Les données disponibles et l’établissement de rapport
en matière de durabilité joueront un rôle particulièrement important.

Philipp Rickert, directeur des services financiers et membre de la direction chez KPMG Suisse, juge ces différentes initiatives pour l’essentiel comme étant positives mais avertit aussi qu’il ne faut pas sous-estimer les difficultés qui en résultent. Ces différents projets, qui intègrent à la fois de l’autoréglementation, des réglementations spécifiques à certains domaines et des aspects qui s’appuient sur la réglementation dans l’UE, finissent par conduire à un «patchwork» de différentes variantes à mettre en œuvre, redoute l’expert.

Difficultés à établir des ratings «verts» 

Pour que les efforts entrepris en matière de réglementation portent leurs fruits, les données disponibles et l’établissement de rapport en matière de durabilité joueront un rôle particulièrement important. A cet égard, il est indispensable que les investisseurs puissent disposer d’informations complètes, fiables et transparentes afin de pouvoir prendre des décisions conformes aux principes de développement durable. Il s’agit en particulier d’informations en rapport avec les critères environnementaux, sociaux et de gouvernance (ou «ESG» en anglais). Pour Pascal Sprenger, partenaire chez KPMG et spécialiste des questions réglementaires, la publication d’informations relatives à la durabilité va devenir une pratique standard dans un avenir pas si lointain - et il faudra aussi que ces informations soient vérifiées par des instituts tiers, comme c’est le cas dans de nombreux autres domaines.

«L’important est que cette thématique
figure tout en haut de l’agenda des entreprises.»

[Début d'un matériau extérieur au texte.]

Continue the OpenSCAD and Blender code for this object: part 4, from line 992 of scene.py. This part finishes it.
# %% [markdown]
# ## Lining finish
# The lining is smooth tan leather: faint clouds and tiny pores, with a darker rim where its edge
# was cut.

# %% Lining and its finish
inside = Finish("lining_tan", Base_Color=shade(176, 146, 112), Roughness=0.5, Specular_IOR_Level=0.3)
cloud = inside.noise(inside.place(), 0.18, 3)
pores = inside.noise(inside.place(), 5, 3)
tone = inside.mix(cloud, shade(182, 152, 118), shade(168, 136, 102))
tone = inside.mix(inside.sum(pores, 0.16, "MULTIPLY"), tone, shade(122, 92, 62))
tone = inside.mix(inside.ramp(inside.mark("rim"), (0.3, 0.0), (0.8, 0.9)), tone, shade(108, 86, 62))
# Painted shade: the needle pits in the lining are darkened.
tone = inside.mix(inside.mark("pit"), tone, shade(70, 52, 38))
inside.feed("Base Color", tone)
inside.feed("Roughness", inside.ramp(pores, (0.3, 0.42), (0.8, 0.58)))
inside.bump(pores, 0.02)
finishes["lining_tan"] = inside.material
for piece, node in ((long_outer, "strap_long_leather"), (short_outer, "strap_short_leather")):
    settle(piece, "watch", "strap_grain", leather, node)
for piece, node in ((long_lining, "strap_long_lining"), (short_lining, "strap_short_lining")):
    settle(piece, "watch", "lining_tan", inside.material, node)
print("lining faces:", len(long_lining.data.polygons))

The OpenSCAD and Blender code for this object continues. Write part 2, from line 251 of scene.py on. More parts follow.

Les investisseurs individuels pourront-ils un jour choisir leurs placements en se basant sur des notations de durabilité standardisés, à l’instar des ratings de crédit attribués par les grandes agences? Pour Patrick Schmucki, partenaire senior et expert en responsabilité d’entreprise chez KPMG, on n’est pas encore arrivé à ce stade même si les choses évoluent peu à peu dans cette direction. Et de souligner la difficulté de réunir dans une seule notation, sous une forme agrégée, des aspects parfois très différents en matière de durabilité.

Adopter une vision d’ensemble

A terme, les sociétés ont tout intérêt à questionner de manière critique leur culture d’entreprise et de garder une approche d’ensemble en matière de durabilité. Ainsi, les sociétés sont bien avisées de ne pas considérer la durabilité comme un simple problème de type réglementaire à régler mais plutôt comme un élément qui fait partie intégrante de la stratégie de l’entreprise, conseille Pascal Sprenger. Point positif observé: le secteur financier et les investisseurs en Suisse ont désormais réussi à dépasser le préjugé selon lequel la prise en compte des critères d’investissement durable pèserait sur la rentabilité des placements, relève-t-il.

Malgré les difficultés résultant de l’absence de définitions communes autour de ce qu’est la durabilité, Philipp Rickert se montre optimiste pour la suite: «L’important est que cette thématique figure tout en haut de l’agenda des entreprises. Il ne faut pas s’attendre à une évolution linéaire dans ce domaine mais, au moins, on voit que les choses changent», conclut le responsable.